I tend to think that Smith's at least a reasonable interpretation of the free exercise clause, and probably the best reading -- but even if it were a pure matter of policy, I'd still suggest such an approach makes more sense. On a level of policy, what troubles me is what happens when you have someone making claims that are clearly unsustainable -- the Florida driver's license cases a couple of years ago; or for that matter, the mormon cases, which aren't purely of historical interest, since there are other religions that want to flout bigamy laws, some of whom are assertive about their desires to live by their own rules. If you don't accept the principle that "the [Free Exercise] Clause does not relieve an individual of the obligation to comply with a law that incidentally forbids (or requires) the performance of an act that his religious belief requires (or forbids) if the law is not specifically directed to religious practice and is otherwise constitutional as applied to those who engage in the specified act for nonreligious reasons," what do you do if confronted with a religion that basically treats women like property, whose adherents demand free exercise? In short, what do you do when the conduct at issue is more invidious than smoking peyote?

Posted by: Simon | Jan 29, 2007 1:09:03 PM

Fair question. Both, I think. Certainly the first, in other ways certainly the second, and I might add that my sense of my own personal constitutional methodology is that I am not precluded from having (1) influence (2), although I do not believe (1) should necessarily be determinative of (2).

Posted by: Paul Horwitz | Jan 29, 2007 11:19:15 AM

Although I share the view of many in the field that Smith was a bad decisionIn the sense that you think it's bad (or at least, less than optimal) as a policy question that generally-applicable laws will override religious commitments to the contrary, or in the sense that you think it misconstrues the First Amendment?

Posted by: Simon | Jan 29, 2007 11:07:06 AM

To Prof. D'Amato: I think we might well disagree on the proposition in your second paragraph, but that's fine; the purpose of the post was to suggest to Law & Religion teachers that the Revelation opens up a host of productive questions, not to supply my own answer. I think even if we agreed that the state ultimately must preserve core values, though, and even if we agreed on what they were, we might still disagree on how best to do so, and not least on what preconditions must exist for a liberal society to decide what those values are.

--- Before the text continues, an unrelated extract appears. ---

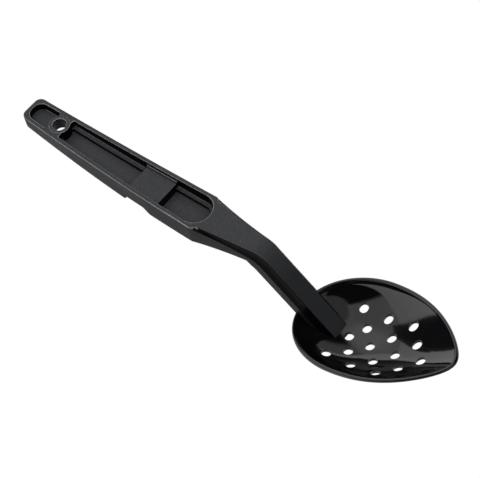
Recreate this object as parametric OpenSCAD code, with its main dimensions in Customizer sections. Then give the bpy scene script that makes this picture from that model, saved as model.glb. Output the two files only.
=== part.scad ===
// Perforated serving spoon, one injection moulding, divided where its regions meet.
// Drawing frame: the end of the handle's rim is at x = 0, +X runs to the bowl and
// +Z is the way the mould opens. at_rest() then lays the spoon on a table, where it
// touches at the heel of the handle and under the bowl.

/* [Handle] */
// Length of the handle, from its end to the shoulder where the neck starts
handle_l = 124.6; // [110:0.2:145]
// Width over the rim at the end
end_w = 15.6; // [14.6:0.1:20]
// Width over the rim at the shoulder
grip_w = 24.2; // [23:0.1:30]
// How far the sides bulge out, half way along the handle
side_bow = 0.4; // [0:0.1:1]
// Depth at the end
end_d = 8.4; // [7.4:0.1:10]
// Depth at the belly, the deepest place
belly_d = 13.4; // [12:0.1:16]
// Distance from the end to the belly
belly_x = 82; // [70:1:95]
// How quickly the depth grows from the end to the belly
belly_power = 1.5; // [1.2:0.05:2]
// Depth at the shoulder
grip_d = 12.6; // [11.5:0.1:14]
// How far the rim dips below a straight line, half way along the handle
top_bow = 1.5; // [0:0.1:3]
// Corner radius of the end, seen from above
end_corner_r = 3.4; // [2:0.1:5]
// Radius of the shoulder's corners, seen from above
shoulder_r = 2.4; // [1:0.1:3]
// Slope of the outer sides, in degrees
side_draft = 1; // [0.5:0.25:3]
// Radius of the long edges underneath
keel_r = 1; // [0.6:0.1:1.6]
// Bevel of the top edges
edge_r = 0.3; // [0.2:0.05:0.5]

/* [Pockets] */
// Width of the rim round the pockets
rim_land = 2.3; // [1.8:0.1:2.8]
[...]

For myself, one of the reasons (not the only one) I believe in religious freedom and, often, religious autonomy, even where it might lead to conduct I don't share and might not like, is that I believe the liberal state ought to preserve spaces for illiberal groups because they bring, or may bring, other sources of knowledge and inspiration to the table as we deliberate together in forming the very "core values" of which you write. As for your first paragraph, it seems to me that even if Woodruff was "only" saying that giving up polygamy was the lesser of two evils, that still raises interesting questions for those who think about the relationship between religion and the state, or between the secular and religious realms. For the temptation, one I believe folks often fall prey to in thinking about these cases, is to conclude that the Church made a quite secular cost-benefit analysis; conversely, one might make the mistake of seeing the decision as purely a religious decision, but with the assumption that the decision was isolated from events in the world. What I find fascinating about the Revelation is that it partakes of both, in interesting ways. And that, I think, should be provocative for scholars in the field.

Simon: I was being a little cute about Smith. Although I share the view of many in the field that Smith was a bad decision, and tend to be a fairly strong accommodationist despite the "rationality" of Smith -- and I do not concede that the legal system's primary desideratum is "rationality," in the sense of constructing a logically consistent but hermetic legal system, as much as lawyers seem to yearn for such a world -- I was not really urging folks to draw the same conclusion. Just as con law classes are often structured around received narratives, right or wrong -- the triumph of the New Deal Court, the radicalness of Lopez, the rise and fall of Lochnerism, and so on -- so I think Smith often takes a similar position in the received narrative of the Religion Clauses. That doesn't mean I share the received view entirely, and it doesn't mean that those who do aren't capable of giving a fair hearing to very contrary viewpoints, and discussing the many things that are logically compelling about Smith. But the call of narrative is strong nevertheless. My use of the word "dreaded" was really just a light-hearted tip of the hat to the possibility that law and religion profs might treat Reynolds as a brief stop along the way to constructing the historical narrative ending in Smith.

Rick and Edward: Thanks. I have already cited your UCLA piece to the class, Rick. It struck me, too, as relevant to this discussion.

Posted by: Paul Horwitz | Jan 29, 2007 10:21:32 AM

Why would Employment Division v. Smith - which strikes me as not only correct in terms of the First Amendment, but also eminently rational as a matter of policy - be "dreaded"?

Posted by: Simon | Jan 29, 2007 10:02:10 AM

Anthony D'Amato, in answer to your bizarre question in the last paragraph of your comment: No, that is not the real lesson.

Posted by: Chairm | Jan 29, 2007 12:10:22 AM

It seems to me that Woodruff is only saying that giving up polygamy is the lesser of two evils for the Mormons. What else do you think he's saying? Why isn't his additional language mere surplusage?

And isn't the real lesson here not the effect of the state upon religious practices, but the need for the state to preserve core values (such as the equality of women) against the corrosive and primitively misogynistic memes of absurd belief-systems?

Posted by: Anthony D'Amato | Jan 28, 2007 4:59:40 PM

Great post, Paul. I think the Mormon cases complicate, in interesting ways, Justice Brennan's remarks, in the Blue Hull case, about the state's non-interest in the "development of doctrine."

Posted by: Rick Garnett | Jan 27, 2007 10:25:22 AM

I was already planning on adding the Mormon cases to my First Amendment Religion readings later this semester. Thanks for the pointer to the Official Declaration and the other links. I will definitely consider these.